Treat the line containing "for node in" as the first line and the final line of the material below as the last; reproduce that range exactly.

::::::::

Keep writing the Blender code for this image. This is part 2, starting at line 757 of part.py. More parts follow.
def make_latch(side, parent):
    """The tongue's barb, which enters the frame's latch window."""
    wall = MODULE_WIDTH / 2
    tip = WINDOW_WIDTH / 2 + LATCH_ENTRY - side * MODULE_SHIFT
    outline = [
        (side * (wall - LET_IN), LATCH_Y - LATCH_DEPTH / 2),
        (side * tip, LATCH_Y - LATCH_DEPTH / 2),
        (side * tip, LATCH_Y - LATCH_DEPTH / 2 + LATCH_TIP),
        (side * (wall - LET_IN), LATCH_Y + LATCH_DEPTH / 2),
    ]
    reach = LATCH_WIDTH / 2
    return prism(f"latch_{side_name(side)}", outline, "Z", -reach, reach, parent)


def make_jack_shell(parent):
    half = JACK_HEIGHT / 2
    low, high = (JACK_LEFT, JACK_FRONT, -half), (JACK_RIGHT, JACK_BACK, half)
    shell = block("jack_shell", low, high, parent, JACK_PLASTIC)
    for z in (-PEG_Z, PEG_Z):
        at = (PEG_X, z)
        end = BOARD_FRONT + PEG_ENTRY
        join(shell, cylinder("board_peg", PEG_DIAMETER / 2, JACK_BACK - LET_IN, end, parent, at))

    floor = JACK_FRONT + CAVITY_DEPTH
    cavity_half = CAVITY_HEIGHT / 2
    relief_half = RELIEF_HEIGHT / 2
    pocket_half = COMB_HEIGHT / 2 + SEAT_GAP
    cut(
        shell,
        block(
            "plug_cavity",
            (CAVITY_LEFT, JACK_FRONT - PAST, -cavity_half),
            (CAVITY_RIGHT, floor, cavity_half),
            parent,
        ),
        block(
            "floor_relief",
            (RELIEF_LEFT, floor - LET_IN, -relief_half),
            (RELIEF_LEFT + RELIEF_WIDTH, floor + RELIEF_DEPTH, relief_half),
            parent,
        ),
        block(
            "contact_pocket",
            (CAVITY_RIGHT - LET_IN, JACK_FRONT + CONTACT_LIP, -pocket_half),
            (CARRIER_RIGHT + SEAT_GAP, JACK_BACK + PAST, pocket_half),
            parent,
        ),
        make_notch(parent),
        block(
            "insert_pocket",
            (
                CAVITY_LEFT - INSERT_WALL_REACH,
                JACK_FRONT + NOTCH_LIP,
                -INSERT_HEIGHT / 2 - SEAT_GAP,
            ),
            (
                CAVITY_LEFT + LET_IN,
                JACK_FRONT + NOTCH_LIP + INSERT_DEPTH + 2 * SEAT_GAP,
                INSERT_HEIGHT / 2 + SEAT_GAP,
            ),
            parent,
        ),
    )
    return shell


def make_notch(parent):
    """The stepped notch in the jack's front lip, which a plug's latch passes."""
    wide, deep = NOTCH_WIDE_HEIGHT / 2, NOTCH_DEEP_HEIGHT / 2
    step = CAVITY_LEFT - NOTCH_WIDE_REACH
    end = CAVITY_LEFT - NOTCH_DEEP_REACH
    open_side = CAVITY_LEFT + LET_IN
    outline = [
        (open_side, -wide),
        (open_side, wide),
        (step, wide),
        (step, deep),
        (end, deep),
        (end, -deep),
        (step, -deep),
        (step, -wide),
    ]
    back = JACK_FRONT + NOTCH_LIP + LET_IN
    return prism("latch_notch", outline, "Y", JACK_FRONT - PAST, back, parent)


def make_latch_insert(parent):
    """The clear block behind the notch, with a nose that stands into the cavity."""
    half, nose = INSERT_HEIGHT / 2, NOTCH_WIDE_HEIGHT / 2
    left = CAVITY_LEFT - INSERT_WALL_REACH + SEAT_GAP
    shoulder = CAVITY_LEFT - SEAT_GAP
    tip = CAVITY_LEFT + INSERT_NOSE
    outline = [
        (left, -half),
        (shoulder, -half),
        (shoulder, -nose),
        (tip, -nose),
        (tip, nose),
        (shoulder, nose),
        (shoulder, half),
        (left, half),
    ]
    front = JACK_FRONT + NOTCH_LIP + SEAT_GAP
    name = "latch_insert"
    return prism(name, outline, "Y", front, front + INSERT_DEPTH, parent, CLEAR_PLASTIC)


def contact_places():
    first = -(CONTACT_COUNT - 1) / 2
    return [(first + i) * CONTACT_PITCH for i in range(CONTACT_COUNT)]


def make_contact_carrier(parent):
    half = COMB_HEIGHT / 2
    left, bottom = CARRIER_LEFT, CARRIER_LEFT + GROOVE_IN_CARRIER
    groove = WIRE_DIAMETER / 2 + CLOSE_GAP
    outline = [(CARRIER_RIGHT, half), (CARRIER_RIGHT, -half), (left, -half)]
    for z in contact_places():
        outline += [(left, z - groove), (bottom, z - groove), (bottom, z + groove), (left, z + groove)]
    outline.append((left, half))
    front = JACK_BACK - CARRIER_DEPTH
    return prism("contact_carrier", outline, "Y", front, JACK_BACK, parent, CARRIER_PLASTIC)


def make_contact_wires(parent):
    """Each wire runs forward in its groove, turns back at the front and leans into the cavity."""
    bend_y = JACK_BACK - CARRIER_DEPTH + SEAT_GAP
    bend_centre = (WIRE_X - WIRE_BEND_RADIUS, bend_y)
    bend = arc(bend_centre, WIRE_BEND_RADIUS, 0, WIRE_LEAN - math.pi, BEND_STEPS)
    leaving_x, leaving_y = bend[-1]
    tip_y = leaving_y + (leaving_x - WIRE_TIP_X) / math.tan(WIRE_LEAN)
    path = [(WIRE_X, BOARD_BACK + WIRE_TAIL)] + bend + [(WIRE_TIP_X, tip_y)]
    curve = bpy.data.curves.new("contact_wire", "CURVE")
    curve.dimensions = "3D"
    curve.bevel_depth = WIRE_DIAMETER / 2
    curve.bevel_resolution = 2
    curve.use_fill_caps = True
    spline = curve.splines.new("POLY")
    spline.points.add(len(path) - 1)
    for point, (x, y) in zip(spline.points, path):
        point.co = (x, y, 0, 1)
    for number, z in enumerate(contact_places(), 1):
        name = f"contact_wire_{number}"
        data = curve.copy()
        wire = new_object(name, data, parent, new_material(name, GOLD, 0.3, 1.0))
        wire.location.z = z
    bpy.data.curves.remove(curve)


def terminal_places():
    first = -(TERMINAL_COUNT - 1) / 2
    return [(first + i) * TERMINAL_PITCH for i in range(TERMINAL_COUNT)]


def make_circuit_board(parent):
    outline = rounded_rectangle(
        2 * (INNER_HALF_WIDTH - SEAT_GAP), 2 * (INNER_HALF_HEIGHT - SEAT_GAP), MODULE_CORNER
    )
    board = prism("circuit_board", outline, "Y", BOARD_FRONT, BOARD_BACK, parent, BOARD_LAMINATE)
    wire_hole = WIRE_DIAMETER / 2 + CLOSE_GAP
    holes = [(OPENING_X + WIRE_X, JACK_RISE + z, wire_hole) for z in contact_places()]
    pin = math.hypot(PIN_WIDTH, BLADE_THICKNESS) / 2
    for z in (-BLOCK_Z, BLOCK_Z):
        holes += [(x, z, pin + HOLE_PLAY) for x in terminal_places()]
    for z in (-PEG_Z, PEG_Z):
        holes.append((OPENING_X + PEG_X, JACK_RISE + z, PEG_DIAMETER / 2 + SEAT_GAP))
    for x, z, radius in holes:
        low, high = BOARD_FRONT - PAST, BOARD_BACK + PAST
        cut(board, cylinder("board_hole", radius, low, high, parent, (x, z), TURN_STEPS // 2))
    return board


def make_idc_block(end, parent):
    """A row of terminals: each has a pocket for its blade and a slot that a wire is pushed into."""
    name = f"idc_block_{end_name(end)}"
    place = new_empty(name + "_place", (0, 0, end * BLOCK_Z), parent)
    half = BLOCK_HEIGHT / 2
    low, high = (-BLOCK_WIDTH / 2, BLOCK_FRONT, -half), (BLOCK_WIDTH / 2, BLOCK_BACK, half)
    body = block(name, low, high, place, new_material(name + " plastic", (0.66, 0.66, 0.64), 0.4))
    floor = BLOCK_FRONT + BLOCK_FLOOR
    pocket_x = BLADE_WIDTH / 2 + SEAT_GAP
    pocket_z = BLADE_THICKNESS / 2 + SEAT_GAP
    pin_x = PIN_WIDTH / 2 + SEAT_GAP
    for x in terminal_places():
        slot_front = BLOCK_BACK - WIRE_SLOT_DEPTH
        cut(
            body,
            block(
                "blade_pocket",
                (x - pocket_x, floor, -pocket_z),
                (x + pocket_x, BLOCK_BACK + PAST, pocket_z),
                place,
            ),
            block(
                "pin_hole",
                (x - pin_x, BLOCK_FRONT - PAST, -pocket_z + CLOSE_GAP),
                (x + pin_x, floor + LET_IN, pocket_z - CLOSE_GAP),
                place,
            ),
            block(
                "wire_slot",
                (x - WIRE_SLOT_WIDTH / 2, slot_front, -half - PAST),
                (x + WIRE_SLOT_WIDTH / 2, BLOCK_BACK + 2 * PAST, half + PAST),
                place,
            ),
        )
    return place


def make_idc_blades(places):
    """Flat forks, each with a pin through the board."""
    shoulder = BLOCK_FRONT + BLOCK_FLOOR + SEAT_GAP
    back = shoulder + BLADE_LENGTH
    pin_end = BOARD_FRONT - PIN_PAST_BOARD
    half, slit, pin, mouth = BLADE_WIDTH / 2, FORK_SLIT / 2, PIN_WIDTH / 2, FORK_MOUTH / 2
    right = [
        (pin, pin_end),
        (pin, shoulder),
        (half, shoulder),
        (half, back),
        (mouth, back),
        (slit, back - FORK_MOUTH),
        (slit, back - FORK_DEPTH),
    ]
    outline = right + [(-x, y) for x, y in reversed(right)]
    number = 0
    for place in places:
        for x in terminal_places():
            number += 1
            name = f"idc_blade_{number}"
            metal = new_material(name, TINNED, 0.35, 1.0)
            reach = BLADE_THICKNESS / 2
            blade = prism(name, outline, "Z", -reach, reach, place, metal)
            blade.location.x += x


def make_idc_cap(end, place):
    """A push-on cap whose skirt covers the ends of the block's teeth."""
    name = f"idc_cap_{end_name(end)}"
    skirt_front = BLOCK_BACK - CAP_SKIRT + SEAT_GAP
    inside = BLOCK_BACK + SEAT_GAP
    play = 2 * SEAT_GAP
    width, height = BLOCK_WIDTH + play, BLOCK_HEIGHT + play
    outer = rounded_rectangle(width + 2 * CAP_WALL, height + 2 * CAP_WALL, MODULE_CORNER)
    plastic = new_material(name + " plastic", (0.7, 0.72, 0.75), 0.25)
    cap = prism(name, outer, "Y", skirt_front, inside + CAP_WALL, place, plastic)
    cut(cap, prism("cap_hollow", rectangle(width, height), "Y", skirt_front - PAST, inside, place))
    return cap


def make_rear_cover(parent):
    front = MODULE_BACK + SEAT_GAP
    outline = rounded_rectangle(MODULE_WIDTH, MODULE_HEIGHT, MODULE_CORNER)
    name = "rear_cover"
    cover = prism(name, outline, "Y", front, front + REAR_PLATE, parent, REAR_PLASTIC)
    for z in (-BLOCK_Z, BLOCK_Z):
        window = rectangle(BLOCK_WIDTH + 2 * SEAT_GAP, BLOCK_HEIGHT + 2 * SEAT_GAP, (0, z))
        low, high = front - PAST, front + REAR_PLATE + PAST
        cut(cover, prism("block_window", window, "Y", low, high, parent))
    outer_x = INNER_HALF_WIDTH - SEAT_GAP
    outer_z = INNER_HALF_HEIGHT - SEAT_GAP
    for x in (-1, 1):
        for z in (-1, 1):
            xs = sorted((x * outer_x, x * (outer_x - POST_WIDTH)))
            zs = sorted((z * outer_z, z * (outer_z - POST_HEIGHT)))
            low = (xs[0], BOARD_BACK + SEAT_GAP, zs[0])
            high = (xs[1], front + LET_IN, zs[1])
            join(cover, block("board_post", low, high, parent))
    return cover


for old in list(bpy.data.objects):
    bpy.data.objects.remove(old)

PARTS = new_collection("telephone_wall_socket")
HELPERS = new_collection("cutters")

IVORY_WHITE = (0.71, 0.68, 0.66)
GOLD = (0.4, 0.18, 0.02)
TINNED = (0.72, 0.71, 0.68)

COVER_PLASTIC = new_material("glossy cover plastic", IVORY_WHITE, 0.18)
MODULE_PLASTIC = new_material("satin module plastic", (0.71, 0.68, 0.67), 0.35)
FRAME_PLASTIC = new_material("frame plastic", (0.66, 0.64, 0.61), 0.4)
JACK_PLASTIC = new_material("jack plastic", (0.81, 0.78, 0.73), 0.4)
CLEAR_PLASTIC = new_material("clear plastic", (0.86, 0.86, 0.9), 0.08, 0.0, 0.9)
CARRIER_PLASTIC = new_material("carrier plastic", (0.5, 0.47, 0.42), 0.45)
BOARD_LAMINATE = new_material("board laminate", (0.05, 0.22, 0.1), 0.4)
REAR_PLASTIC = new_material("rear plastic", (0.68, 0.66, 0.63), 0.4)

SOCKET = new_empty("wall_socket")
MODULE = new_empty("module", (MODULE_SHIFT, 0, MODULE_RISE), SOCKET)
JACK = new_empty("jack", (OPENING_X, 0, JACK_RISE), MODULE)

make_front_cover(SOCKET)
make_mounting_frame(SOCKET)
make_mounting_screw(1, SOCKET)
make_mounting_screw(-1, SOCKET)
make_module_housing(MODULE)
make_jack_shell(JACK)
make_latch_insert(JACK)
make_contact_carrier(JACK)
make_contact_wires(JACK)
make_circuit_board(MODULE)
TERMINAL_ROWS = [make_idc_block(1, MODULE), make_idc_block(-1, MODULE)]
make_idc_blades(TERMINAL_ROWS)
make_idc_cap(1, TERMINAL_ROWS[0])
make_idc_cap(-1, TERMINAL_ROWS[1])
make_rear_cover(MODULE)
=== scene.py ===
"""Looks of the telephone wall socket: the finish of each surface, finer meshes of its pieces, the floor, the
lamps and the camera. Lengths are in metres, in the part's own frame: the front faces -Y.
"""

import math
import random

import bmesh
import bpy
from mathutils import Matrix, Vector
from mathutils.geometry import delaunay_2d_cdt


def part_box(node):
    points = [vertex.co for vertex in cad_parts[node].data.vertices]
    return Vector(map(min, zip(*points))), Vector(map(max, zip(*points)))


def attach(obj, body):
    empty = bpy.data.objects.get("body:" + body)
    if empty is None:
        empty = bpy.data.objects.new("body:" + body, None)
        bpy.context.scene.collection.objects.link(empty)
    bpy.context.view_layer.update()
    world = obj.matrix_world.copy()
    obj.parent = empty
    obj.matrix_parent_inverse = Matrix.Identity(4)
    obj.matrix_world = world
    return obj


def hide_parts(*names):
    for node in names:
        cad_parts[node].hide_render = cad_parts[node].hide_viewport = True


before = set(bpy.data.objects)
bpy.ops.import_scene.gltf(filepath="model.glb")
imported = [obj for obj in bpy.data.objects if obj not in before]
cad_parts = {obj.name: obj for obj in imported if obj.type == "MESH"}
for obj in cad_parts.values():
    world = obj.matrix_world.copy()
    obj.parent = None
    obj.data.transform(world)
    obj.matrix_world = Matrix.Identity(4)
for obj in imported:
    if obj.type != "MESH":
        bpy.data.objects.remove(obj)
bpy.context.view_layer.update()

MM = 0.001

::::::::

**Answer to this problem**
    for node in names:
        cad_parts[node].hide_render = cad_parts[node].hide_viewport = True


before = set(bpy.data.objects)
bpy.ops.import_scene.gltf(filepath="model.glb")
imported = [obj for obj in bpy.data.objects if obj not in before]
cad_parts = {obj.name: obj for obj in imported if obj.type == "MESH"}
for obj in cad_parts.values():
    world = obj.matrix_world.copy()
    obj.parent = None
    obj.data.transform(world)
    obj.matrix_world = Matrix.Identity(4)
for obj in imported:
    if obj.type != "MESH":
        bpy.data.objects.remove(obj)
bpy.context.view_layer.update()

MM = 0.001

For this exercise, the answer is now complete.